I survive several of my other classes by inventing a simple version of Blockbusters. Games like this are great for retaining interest, as well as developing vocabulary. After school I collapse on my bed.

Sunday: Some of my students invite me to play cricket. We go to a neighbouring village, where about 25 people are gathered to play. It is a mixture of Indians and Tibetans (monks in full robes, plus lay people). They get on well together, laughing and joking in Kannada, the local language. Suddenly there is a flurry of robes, as all the monks hurtle off the pitch and into nearby fields, heads covered. I soon find out why. The monastery's disciplinarian has appeared, and if he catches any monks playing cricket outside designated holidays they will be beaten. Cricket is viewed as a distraction from their quest for enlightenment.

Monday: School holiday. About 20 monks and I squeeze into a jeep to make the short trip into Mundgod, the nearest town. As we leave, five monks leap on to the sides of the jeep, and cling on throughout the journey, which is a viciously bumpy one. In Mundgod I ignore the amused stares that I receive as a Westerner, and buy some papayas.

Lunch at the monastery (gristly meat, cabbage, noodles), then to a restaurant, where I am taught a game called carrom. It is a bit like snooker, played on a square board using wooden counters. Tibetans and Indians compete to play the best shot in the most nonchalant manner.

Tuesday: No school today again: there is a special prayer ceremony for a visiting high lama. I sit at the front of a packed gompa (temple) and witness a wonderful spectacle. For three hours about 1,000 monks sit on the floor, swaying as they chant, led by a monk with an extraordinarily deep, vibrating voice. (In Tibet, such men were trained by dragging raw meat up and down the throat on string.) There is a powerful smell of incense. Four local people perform elaborate dances, and endless gifts are offered to the lama. Monks use prayers to 'persuade' the lama to live a long life for humanity's sake. At the end, everyone is given fruit, bread and sweets.

Afterwards, outside the temple some fearless young monks are tormenting a snake with sticks. What irony. Children are the same everywhere; teaching them Buddhist non- violence takes time.

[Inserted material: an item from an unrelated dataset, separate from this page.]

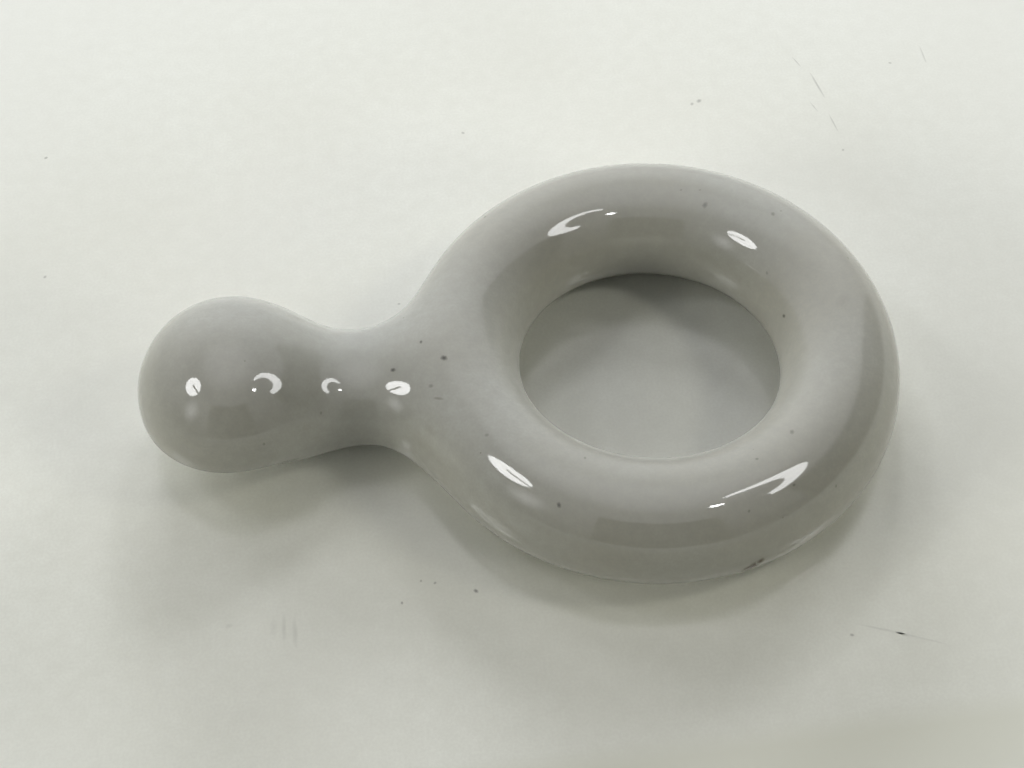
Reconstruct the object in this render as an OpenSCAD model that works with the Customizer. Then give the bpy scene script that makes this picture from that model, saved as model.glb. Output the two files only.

Wednesday: I have enormous fun teaching class one to sing 'Three Blind Mice', and use several boys to mime the actions. The adjoining class is drowned out by the racket. In the afternoon I wander through a couple of Tibetan villages. Tibetan women offer me the usual butter tea with salt, and tell of childhoods in Tibet, and families left there in the escape from the Chinese. They are overwhelmingly kindand serene despite the terrible suffering they have endured. They show that one can flourish in adversity.

Thursday: My last day's teaching, and my students thank me and present gifts, biscuits and traditional white scarves. The final lesson is with my smallest class, a group of 12 whom I feel I have come to know as individuals. A beautifully scripted note awaits me on the board. It says: 'Ever so many thanks for your kind helping us to teach English. Our main aim to learning modern English is to get our national's independence and to share deep and large Buddhism to all human beings. We are unable to remove your draw-line from our heart.' How many other teachers have received such thanks for a few days' teaching?